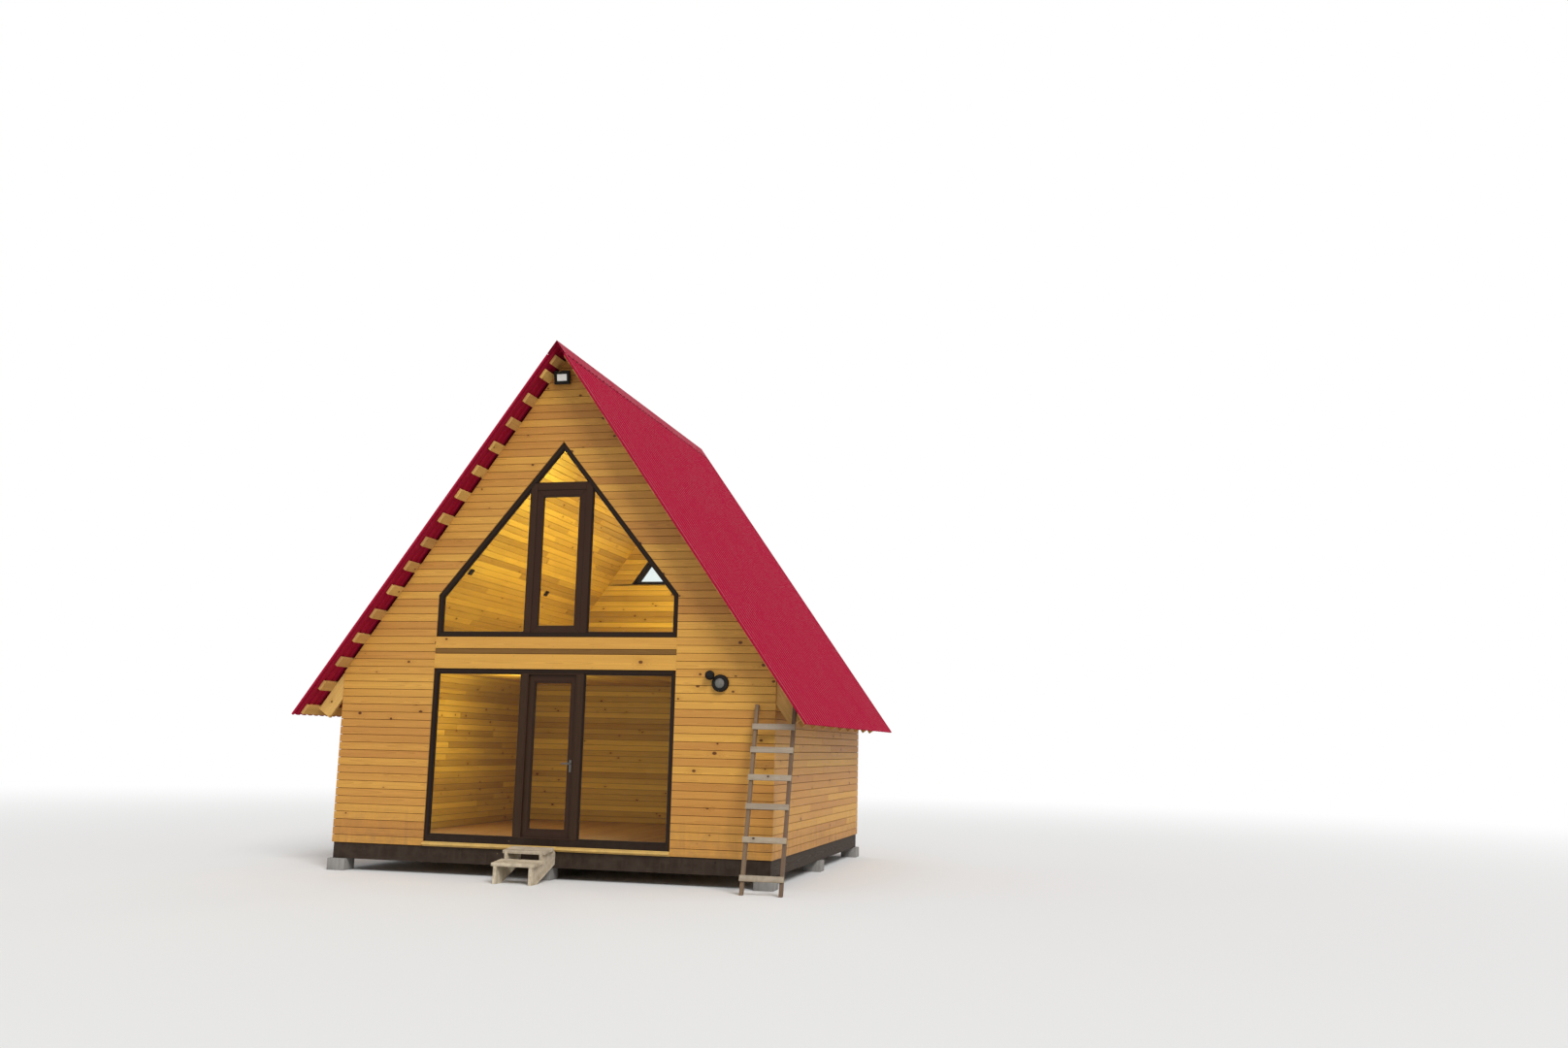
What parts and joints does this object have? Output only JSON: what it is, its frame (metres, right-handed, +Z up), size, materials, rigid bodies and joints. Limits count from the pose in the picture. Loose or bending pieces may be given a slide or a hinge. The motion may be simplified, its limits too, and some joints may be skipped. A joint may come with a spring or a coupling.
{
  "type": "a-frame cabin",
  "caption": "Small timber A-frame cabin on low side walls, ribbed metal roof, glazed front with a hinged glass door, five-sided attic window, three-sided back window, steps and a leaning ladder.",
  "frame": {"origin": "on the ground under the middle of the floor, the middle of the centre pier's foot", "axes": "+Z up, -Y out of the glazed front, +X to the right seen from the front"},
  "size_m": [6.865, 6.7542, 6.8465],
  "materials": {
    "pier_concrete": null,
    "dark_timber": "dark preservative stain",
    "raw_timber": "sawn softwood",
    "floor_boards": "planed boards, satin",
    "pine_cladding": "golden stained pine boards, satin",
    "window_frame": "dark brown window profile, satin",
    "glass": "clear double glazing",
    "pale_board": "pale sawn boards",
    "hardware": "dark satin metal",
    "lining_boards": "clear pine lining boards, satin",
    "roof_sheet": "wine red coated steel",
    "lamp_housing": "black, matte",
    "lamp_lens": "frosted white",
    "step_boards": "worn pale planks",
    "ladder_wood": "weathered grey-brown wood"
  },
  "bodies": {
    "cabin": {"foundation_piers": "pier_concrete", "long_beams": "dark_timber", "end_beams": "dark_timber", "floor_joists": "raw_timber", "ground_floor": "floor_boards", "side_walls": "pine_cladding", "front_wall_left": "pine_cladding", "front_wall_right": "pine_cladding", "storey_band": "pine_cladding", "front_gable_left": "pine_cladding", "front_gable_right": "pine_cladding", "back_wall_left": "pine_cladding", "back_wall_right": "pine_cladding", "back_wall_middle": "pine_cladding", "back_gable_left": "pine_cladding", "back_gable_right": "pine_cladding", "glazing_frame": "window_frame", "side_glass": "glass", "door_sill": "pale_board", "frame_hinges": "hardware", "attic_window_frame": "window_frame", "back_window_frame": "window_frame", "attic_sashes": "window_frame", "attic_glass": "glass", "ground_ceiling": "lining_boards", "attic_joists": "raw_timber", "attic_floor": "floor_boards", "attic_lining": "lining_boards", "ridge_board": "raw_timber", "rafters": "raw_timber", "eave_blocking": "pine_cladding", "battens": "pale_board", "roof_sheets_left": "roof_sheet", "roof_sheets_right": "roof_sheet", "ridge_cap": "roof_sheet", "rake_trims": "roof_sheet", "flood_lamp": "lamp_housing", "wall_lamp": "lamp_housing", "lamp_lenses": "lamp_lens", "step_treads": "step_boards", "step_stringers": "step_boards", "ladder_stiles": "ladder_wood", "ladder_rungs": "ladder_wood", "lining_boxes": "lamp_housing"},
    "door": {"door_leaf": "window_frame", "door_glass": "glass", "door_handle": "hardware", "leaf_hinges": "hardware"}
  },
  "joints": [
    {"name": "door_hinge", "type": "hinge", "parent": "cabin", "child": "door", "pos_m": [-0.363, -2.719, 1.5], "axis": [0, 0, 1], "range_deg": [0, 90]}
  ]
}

————————

Task instructions: Every line of the data above should be reproduced word for word.

Response:
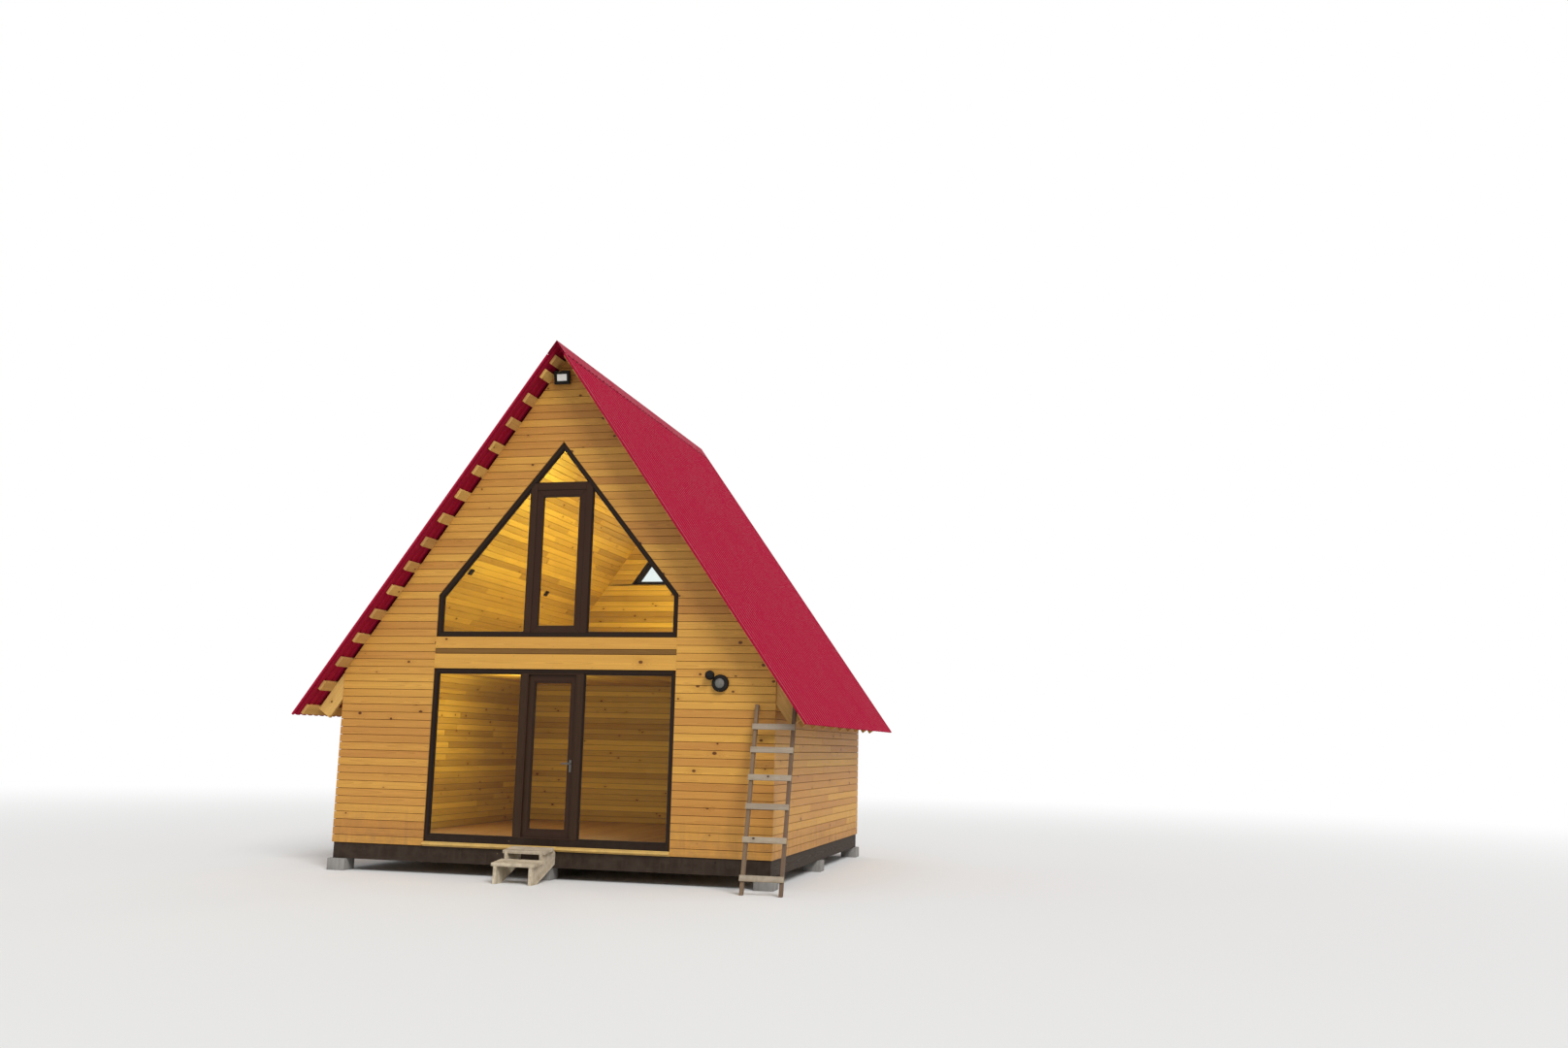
What parts and joints does this object have? Output only JSON: what it is, its frame (metres, right-handed, +Z up), size, materials, rigid bodies and joints. Limits count from the pose in the picture. Loose or bending pieces may be given a slide or a hinge. The motion may be simplified, its limits too, and some joints may be skipped. A joint may come with a spring or a coupling.
{
  "type": "a-frame cabin",
  "caption": "Small timber A-frame cabin on low side walls, ribbed metal roof, glazed front with a hinged glass door, five-sided attic window, three-sided back window, steps and a leaning ladder.",
  "frame": {"origin": "on the ground under the middle of the floor, the middle of the centre pier's foot", "axes": "+Z up, -Y out of the glazed front, +X to the right seen from the front"},
  "size_m": [6.865, 6.7542, 6.8465],
  "materials": {
    "pier_concrete": null,
    "dark_timber": "dark preservative stain",
    "raw_timber": "sawn softwood",
    "floor_boards": "planed boards, satin",
    "pine_cladding": "golden stained pine boards, satin",
    "window_frame": "dark brown window profile, satin",
    "glass": "clear double glazing",
    "pale_board": "pale sawn boards",
    "hardware": "dark satin metal",
    "lining_boards": "clear pine lining boards, satin",
    "roof_sheet": "wine red coated steel",
    "lamp_housing": "black, matte",
    "lamp_lens": "frosted white",
    "step_boards": "worn pale planks",
    "ladder_wood": "weathered grey-brown wood"
  },
  "bodies": {
    "cabin": {"foundation_piers": "pier_concrete", "long_beams": "dark_timber", "end_beams": "dark_timber", "floor_joists": "raw_timber", "ground_floor": "floor_boards", "side_walls": "pine_cladding", "front_wall_left": "pine_cladding", "front_wall_right": "pine_cladding", "storey_band": "pine_cladding", "front_gable_left": "pine_cladding", "front_gable_right": "pine_cladding", "back_wall_left": "pine_cladding", "back_wall_right": "pine_cladding", "back_wall_middle": "pine_cladding", "back_gable_left": "pine_cladding", "back_gable_right": "pine_cladding", "glazing_frame": "window_frame", "side_glass": "glass", "door_sill": "pale_board", "frame_hinges": "hardware", "attic_window_frame": "window_frame", "back_window_frame": "window_frame", "attic_sashes": "window_frame", "attic_glass": "glass", "ground_ceiling": "lining_boards", "attic_joists": "raw_timber", "attic_floor": "floor_boards", "attic_lining": "lining_boards", "ridge_board": "raw_timber", "rafters": "raw_timber", "eave_blocking": "pine_cladding", "battens": "pale_board", "roof_sheets_left": "roof_sheet", "roof_sheets_right": "roof_sheet", "ridge_cap": "roof_sheet", "rake_trims": "roof_sheet", "flood_lamp": "lamp_housing", "wall_lamp": "lamp_housing", "lamp_lenses": "lamp_lens", "step_treads": "step_boards", "step_stringers": "step_boards", "ladder_stiles": "ladder_wood", "ladder_rungs": "ladder_wood", "lining_boxes": "lamp_housing"},
    "door": {"door_leaf": "window_frame", "door_glass": "glass", "door_handle": "hardware", "leaf_hinges": "hardware"}
  },
  "joints": [
    {"name": "door_hinge", "type": "hinge", "parent": "cabin", "child": "door", "pos_m": [-0.363, -2.719, 1.5], "axis": [0, 0, 1], "range_deg": [0, 90]}
  ]
}